─── Data section ───
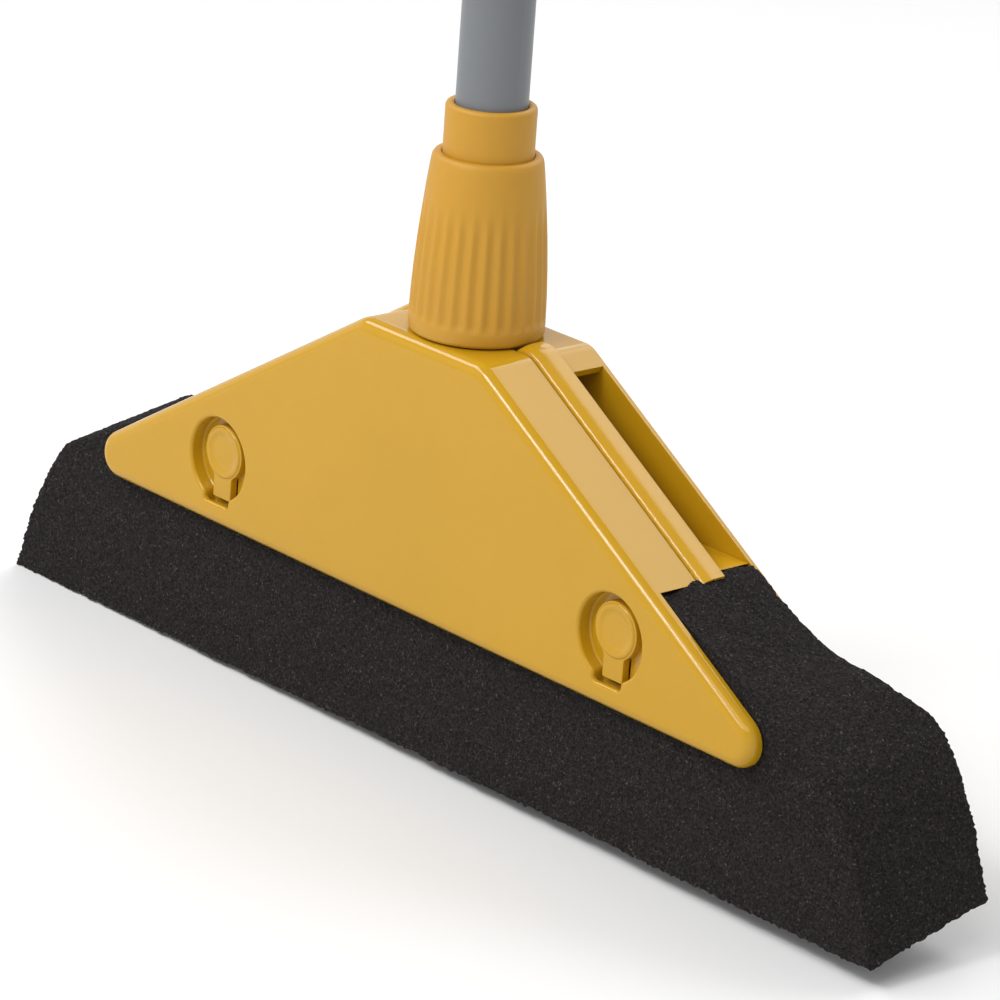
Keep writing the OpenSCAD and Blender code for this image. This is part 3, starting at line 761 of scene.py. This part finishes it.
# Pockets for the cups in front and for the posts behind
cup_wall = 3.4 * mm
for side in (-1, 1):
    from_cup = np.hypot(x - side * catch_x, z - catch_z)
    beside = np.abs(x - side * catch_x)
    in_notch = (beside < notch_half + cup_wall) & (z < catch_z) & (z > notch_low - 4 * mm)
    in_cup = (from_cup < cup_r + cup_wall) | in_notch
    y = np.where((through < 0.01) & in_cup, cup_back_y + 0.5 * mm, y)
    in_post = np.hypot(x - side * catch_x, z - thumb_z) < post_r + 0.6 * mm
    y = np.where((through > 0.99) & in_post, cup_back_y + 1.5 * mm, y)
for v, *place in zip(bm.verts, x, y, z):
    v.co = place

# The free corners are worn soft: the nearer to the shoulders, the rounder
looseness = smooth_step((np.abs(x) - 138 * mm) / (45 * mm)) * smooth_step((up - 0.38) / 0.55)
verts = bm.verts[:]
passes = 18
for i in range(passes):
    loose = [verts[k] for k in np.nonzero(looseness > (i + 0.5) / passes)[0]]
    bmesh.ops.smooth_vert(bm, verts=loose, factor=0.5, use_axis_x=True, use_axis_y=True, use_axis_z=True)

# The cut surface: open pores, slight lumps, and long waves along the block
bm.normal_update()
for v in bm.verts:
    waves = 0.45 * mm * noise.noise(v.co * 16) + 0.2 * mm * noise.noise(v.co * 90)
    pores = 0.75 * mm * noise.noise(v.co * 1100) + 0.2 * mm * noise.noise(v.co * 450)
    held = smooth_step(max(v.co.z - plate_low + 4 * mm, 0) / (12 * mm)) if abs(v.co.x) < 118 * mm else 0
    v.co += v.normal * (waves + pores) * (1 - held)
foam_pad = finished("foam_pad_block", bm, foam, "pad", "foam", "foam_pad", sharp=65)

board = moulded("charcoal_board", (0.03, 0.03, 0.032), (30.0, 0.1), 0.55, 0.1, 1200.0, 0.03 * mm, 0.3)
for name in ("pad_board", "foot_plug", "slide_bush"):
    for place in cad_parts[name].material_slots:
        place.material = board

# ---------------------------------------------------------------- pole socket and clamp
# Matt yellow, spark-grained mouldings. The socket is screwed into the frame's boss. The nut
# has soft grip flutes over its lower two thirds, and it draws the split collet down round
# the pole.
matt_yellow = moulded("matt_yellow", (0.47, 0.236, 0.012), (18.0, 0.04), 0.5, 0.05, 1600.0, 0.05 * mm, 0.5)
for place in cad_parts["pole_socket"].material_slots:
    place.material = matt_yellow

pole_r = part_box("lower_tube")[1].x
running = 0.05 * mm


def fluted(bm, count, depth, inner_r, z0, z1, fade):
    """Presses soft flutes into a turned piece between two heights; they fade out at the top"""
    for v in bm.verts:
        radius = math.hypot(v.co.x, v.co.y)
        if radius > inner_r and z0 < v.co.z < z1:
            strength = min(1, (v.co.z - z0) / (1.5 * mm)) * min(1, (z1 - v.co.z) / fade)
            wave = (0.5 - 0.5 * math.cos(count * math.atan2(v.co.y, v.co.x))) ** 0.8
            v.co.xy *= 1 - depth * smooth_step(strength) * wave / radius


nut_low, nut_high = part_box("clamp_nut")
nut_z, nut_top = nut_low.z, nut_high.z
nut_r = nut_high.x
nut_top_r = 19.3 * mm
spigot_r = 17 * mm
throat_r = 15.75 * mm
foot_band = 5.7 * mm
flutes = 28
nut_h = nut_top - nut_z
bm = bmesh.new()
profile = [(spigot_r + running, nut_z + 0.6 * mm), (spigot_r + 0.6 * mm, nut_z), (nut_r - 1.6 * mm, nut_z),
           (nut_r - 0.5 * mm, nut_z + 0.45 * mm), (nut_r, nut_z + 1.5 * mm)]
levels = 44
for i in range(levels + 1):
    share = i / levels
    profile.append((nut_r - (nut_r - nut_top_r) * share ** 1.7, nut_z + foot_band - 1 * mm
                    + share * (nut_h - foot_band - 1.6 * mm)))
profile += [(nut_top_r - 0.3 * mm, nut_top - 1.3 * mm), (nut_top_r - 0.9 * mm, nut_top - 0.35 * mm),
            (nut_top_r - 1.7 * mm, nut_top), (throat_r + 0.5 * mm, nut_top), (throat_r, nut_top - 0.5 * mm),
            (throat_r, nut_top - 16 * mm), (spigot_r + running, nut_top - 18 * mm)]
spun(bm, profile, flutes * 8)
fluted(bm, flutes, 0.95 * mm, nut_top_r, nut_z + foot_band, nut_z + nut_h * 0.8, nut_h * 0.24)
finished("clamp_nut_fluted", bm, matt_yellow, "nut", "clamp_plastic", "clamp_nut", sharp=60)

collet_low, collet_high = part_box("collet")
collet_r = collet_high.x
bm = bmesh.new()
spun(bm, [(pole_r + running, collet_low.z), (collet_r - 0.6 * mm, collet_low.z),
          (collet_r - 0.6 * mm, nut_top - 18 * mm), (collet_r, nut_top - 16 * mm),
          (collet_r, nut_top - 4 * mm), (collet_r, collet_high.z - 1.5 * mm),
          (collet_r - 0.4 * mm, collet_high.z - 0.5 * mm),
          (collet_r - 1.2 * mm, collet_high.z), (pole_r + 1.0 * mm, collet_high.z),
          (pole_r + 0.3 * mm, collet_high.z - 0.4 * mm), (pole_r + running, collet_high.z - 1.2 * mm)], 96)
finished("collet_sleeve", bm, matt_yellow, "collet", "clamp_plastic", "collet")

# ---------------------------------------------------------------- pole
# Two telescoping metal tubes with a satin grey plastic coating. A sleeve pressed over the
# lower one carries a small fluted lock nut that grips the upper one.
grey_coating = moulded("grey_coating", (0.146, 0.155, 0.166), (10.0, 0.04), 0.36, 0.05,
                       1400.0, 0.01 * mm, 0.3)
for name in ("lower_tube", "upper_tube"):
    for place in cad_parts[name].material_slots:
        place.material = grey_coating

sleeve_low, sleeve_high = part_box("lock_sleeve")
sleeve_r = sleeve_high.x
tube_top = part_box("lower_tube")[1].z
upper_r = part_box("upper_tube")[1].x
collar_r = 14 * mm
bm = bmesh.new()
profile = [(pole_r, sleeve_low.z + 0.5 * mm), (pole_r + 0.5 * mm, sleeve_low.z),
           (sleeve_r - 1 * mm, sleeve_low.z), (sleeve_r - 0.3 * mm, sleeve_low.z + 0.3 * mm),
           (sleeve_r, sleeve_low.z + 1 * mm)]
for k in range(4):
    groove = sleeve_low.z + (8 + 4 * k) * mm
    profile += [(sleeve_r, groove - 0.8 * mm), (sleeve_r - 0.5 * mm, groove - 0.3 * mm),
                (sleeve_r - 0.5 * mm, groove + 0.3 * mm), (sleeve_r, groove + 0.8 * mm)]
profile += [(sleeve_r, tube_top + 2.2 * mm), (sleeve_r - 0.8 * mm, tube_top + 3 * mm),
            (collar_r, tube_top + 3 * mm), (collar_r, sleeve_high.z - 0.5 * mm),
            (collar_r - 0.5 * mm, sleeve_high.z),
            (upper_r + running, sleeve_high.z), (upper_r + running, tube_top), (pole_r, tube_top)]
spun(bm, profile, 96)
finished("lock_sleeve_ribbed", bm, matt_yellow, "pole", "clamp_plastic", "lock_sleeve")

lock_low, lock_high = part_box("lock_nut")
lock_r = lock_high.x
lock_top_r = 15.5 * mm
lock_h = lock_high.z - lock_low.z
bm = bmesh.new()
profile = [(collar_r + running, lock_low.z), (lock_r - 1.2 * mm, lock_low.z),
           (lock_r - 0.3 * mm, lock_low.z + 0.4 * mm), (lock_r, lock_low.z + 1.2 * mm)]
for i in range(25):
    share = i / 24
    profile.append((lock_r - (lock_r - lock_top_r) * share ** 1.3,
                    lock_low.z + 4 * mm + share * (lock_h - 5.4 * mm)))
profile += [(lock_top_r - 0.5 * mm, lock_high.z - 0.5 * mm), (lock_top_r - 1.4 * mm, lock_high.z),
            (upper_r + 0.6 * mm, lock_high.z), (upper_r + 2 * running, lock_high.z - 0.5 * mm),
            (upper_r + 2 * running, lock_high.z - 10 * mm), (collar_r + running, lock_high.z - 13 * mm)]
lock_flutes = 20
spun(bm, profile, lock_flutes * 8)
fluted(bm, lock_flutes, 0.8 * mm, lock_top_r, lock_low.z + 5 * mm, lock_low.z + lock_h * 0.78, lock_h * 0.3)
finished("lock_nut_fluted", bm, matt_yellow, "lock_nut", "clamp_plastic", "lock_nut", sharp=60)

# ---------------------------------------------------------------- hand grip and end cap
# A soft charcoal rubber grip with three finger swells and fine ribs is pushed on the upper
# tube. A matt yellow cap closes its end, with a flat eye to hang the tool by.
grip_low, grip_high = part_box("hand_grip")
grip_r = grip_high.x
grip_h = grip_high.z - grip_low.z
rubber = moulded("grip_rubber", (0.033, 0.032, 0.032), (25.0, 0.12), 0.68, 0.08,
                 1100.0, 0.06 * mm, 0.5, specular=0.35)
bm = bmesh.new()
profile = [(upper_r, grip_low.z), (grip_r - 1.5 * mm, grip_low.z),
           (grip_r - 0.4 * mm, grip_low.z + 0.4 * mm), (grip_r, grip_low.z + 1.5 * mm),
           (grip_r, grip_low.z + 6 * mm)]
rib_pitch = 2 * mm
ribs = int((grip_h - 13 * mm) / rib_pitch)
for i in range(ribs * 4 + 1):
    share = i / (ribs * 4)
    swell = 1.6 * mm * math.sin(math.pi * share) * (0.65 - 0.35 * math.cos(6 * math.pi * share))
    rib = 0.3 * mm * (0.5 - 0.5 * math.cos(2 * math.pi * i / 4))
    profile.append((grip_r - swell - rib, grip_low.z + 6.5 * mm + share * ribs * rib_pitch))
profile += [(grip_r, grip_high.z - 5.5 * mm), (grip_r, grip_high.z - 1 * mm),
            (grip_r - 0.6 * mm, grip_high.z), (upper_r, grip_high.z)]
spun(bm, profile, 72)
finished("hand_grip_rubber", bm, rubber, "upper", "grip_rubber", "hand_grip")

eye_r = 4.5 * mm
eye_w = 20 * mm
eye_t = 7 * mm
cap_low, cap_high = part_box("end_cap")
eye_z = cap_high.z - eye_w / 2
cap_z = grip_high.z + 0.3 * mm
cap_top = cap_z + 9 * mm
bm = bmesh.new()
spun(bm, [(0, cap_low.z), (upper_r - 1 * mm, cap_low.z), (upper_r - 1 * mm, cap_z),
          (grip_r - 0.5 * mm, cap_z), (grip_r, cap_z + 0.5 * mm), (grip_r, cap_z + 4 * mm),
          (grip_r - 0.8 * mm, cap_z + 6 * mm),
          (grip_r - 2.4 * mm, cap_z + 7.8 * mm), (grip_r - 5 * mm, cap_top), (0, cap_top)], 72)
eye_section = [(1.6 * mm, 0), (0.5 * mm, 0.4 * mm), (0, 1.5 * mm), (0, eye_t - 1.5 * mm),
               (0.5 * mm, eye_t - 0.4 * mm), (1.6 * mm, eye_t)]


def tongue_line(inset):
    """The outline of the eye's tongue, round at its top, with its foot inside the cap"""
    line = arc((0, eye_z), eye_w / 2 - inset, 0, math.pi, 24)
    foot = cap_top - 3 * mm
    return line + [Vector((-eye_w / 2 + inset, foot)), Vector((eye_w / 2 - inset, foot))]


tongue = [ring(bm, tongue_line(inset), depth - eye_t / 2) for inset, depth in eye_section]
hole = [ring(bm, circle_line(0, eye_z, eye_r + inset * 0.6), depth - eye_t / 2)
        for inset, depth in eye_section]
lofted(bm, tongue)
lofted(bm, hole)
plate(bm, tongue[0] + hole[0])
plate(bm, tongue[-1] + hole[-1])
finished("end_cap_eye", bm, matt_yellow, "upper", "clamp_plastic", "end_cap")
───
─── Data section ───
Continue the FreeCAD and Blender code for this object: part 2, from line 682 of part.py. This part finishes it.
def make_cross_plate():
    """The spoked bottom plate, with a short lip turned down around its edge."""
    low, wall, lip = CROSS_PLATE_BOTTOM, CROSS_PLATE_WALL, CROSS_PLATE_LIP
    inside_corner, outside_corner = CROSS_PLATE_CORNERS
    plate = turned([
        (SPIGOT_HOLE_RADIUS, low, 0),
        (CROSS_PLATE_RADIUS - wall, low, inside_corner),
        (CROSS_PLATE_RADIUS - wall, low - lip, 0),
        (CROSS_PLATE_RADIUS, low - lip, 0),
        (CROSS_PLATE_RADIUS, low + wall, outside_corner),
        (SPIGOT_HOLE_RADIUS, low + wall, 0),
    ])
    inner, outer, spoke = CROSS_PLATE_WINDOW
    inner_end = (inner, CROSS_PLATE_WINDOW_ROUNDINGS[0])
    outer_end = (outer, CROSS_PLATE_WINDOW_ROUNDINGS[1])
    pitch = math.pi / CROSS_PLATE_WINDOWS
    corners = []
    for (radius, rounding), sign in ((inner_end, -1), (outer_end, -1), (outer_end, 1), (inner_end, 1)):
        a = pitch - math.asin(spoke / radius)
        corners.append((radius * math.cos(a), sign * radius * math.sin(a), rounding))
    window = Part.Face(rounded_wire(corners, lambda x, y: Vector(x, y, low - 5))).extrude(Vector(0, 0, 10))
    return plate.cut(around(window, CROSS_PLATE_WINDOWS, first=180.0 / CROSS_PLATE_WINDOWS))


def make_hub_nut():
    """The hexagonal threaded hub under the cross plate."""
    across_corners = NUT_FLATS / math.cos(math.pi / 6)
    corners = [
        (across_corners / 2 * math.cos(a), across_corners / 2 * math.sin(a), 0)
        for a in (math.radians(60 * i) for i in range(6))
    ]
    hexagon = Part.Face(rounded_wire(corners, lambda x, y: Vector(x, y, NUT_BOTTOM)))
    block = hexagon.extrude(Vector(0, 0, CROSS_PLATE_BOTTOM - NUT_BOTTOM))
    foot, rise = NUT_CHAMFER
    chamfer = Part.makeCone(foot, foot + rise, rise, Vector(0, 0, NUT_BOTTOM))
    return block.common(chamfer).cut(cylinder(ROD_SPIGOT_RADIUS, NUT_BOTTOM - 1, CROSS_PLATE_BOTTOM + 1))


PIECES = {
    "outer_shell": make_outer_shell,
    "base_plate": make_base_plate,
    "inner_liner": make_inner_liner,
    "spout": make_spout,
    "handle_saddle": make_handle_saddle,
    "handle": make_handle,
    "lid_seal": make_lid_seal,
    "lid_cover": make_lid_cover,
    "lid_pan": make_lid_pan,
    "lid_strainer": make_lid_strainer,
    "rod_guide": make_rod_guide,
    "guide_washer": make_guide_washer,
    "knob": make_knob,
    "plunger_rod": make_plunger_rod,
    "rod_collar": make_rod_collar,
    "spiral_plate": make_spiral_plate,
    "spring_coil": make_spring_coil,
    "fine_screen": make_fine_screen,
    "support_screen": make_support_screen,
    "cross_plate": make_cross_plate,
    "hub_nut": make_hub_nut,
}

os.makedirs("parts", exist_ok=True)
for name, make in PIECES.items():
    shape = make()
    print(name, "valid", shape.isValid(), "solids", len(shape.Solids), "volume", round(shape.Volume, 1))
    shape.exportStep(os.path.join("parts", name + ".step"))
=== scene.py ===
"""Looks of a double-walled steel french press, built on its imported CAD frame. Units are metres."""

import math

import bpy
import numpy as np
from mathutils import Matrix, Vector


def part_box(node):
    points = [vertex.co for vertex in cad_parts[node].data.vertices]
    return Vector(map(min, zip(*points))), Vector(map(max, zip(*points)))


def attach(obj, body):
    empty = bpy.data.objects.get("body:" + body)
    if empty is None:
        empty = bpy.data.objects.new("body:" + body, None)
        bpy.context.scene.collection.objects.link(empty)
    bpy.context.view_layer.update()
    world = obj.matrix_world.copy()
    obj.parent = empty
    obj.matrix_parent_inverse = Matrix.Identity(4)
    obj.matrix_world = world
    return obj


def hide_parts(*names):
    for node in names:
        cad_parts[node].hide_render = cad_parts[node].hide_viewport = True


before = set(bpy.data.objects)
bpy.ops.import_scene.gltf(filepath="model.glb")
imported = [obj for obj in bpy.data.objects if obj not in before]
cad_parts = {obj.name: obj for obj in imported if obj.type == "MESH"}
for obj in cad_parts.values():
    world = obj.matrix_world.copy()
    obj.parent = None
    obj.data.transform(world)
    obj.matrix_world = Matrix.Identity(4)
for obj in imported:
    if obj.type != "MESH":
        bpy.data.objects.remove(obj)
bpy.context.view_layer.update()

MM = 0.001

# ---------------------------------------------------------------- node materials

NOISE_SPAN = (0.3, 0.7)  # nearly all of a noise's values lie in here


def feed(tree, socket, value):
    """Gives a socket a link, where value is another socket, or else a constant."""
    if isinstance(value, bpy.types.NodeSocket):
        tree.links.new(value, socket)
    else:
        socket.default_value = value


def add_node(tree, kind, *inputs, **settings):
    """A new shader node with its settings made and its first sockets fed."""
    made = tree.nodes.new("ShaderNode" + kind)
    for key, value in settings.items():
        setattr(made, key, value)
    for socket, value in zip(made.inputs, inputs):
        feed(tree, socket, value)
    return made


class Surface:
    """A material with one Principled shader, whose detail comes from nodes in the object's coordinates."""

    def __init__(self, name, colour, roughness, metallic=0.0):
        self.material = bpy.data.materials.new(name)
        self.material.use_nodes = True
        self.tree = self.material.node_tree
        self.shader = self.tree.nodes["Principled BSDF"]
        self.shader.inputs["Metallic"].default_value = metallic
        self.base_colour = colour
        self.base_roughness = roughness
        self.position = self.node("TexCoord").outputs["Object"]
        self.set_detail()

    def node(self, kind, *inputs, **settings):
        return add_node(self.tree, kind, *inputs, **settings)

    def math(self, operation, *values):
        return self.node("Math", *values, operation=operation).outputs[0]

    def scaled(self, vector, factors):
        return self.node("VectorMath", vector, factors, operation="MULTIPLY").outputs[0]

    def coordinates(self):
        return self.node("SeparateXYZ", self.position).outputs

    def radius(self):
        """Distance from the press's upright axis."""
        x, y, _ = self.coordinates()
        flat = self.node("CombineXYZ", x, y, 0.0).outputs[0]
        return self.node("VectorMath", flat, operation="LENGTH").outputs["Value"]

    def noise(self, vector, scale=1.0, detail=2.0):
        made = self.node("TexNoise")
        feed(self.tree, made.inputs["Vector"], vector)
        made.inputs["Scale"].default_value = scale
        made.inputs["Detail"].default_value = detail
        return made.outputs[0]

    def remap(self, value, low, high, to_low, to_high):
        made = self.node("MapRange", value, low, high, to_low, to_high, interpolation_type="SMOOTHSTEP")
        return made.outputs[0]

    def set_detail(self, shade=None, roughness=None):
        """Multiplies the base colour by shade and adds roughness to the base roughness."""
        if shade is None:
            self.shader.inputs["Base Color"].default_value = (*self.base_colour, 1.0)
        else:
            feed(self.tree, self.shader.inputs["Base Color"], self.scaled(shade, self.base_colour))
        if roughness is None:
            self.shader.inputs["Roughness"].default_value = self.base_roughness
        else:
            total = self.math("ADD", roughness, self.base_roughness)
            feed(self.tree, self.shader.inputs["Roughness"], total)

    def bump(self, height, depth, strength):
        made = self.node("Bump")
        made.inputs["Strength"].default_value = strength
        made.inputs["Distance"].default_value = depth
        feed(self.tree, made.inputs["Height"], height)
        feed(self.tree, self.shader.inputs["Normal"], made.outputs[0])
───
Job ::
Give the exact lines, and only those, from the line containing "CROSS_PLATE_BOTTOM + 1))" through the line containing "obj.parent = empty" in the entries above.

The reply ::
    return block.common(chamfer).cut(cylinder(ROD_SPIGOT_RADIUS, NUT_BOTTOM - 1, CROSS_PLATE_BOTTOM + 1))


PIECES = {
    "outer_shell": make_outer_shell,
    "base_plate": make_base_plate,
    "inner_liner": make_inner_liner,
    "spout": make_spout,
    "handle_saddle": make_handle_saddle,
    "handle": make_handle,
    "lid_seal": make_lid_seal,
    "lid_cover": make_lid_cover,
    "lid_pan": make_lid_pan,
    "lid_strainer": make_lid_strainer,
    "rod_guide": make_rod_guide,
    "guide_washer": make_guide_washer,
    "knob": make_knob,
    "plunger_rod": make_plunger_rod,
    "rod_collar": make_rod_collar,
    "spiral_plate": make_spiral_plate,
    "spring_coil": make_spring_coil,
    "fine_screen": make_fine_screen,
    "support_screen": make_support_screen,
    "cross_plate": make_cross_plate,
    "hub_nut": make_hub_nut,
}

os.makedirs("parts", exist_ok=True)
for name, make in PIECES.items():
    shape = make()
    print(name, "valid", shape.isValid(), "solids", len(shape.Solids), "volume", round(shape.Volume, 1))
    shape.exportStep(os.path.join("parts", name + ".step"))
=== scene.py ===
"""Looks of a double-walled steel french press, built on its imported CAD frame. Units are metres."""

import math

import bpy
import numpy as np
from mathutils import Matrix, Vector


def part_box(node):
    points = [vertex.co for vertex in cad_parts[node].data.vertices]
    return Vector(map(min, zip(*points))), Vector(map(max, zip(*points)))


def attach(obj, body):
    empty = bpy.data.objects.get("body:" + body)
    if empty is None:
        empty = bpy.data.objects.new("body:" + body, None)
        bpy.context.scene.collection.objects.link(empty)
    bpy.context.view_layer.update()
    world = obj.matrix_world.copy()
    obj.parent = empty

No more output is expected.